Eliza Wagener’s small-scale paintings, exhibited at Noah Klink Gallery (December 6, 2024 – January 11, 2025), capture various perspectives of these gazes, rendering the observed scenes blurred, dancing hazily before the viewers‘ eyes. Various depicted scenes show moments or direct glimpses of window frames as seen from the outside. Figures move across the images, bathed in mystical green and blue light, in almost monochromatic scenes, as if they aim to draw one into the space—both the exhibition and the pictorial space. Come closer, we are here, and you can look at us. Consciously or unconsciously, staged, or casual gazes?

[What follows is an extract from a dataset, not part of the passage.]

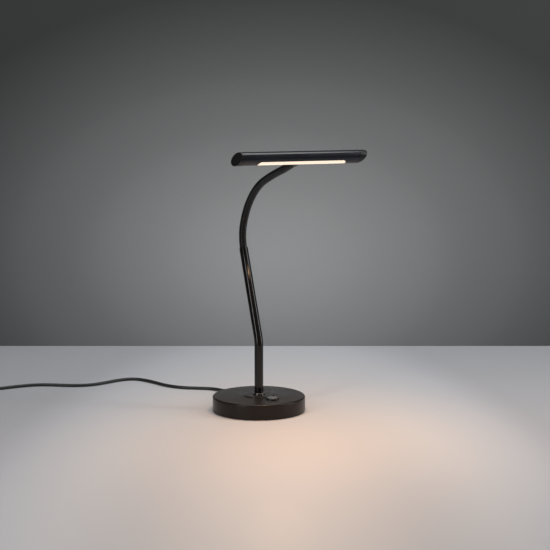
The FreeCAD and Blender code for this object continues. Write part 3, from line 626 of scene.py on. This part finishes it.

The figures and scenes oscillate, emphasized by the translucent layers of Wagener’s painting technique, between dystopia, sacred imagery, and everyday, intimate moments. These moments are contradictory. A figure in blue light with bright green glowing patches on parts of their body leans forward—a gesture perhaps of self-care, seduction, or being completely with themself. Does the act of viewing reveal one’s own voyeuristic gaze?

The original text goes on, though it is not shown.